Sunday, July 25, 2021

 

Adolph Reed, Jr. on the Left's Bankrupt Racial Identitarianism

Here are few excerpts from Katie Halper's and Matt Taibbi's recent interview with Adolph Reed, Jr.:

Reed: Combating racism becomes a convenient alternative to attacking inequality ... even those inequalities that appear or ... manifest themselves as racial disparities. Because the struggle against racism is exactly parallel to the struggle against terrorism … It can go on forever, because the enemy is an abstraction that you can define however you want to define it, at the moment that you wanted to find it.
***
Matt Taibbi: There's a line in her [i.e. Robin DiAngelo's] book that I missed originally: "I believe that white progressives caused the most daily damage to people of color." ...

Reed: ... the other thing I thought was just in listening to her was that an image that came to my mind was Viola Liuzzo, right? The wife of a postal worker, from Detroit, who went down to Selma in 1965 to participate in the voting rights March and to participate in organizing the voting rights March. And she got herself killed by the Klan. In the context of that, with DiAngelo, I thought, "Oh, so that's what she was doing, she was just trying to out-woke the black people." I don't even know what to say to shit like that, I really don't. It's pretty repugnant.
***
... I've been puzzling with addressing the question of why so much anti-racist discourse now depends on analogy with slavery and Jim Crow. And that's ultimately because ... Well, to be honest, because the political as well as the intellectual concern of the people making these arguments is exactly the same as the political and intellectual concerns of the defeated Confederates who established and propagated lost-cause ideology, the myth of the Solid South, and put all those Confederate monuments up because they were committed to a racialist understanding of the world for the purpose of undermining any possibility of a political-economic challenge coming from the lower class, basically.

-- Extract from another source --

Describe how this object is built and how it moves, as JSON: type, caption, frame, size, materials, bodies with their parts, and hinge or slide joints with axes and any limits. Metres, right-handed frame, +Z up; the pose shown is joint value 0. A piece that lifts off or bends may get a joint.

That's the same reason that people making the race-reductionist arguments today can't really move without drawing links between this moment and slavery and Jim Crow. Just as the 19th century former Confederates were committed to a white supremacist narrative, these people are also committed to a white supremacist/anti-white-supremacist narrative for the same reasons: to keep political economy off the table, and to advance their particular class program, just as the planter class was in the 19th century.
***
... so my tank is basically full now from white people in particular telling me that I don't understand the depth and intensity of racism, and its effects and this and the other, not because they're violating a normative or an epistemic principle of mine, but because they're violating theirs, by the shit that they argue. They technically don't have the right to say shit to me. So why is it I'm the only POC that you can tell that he's got it wrong?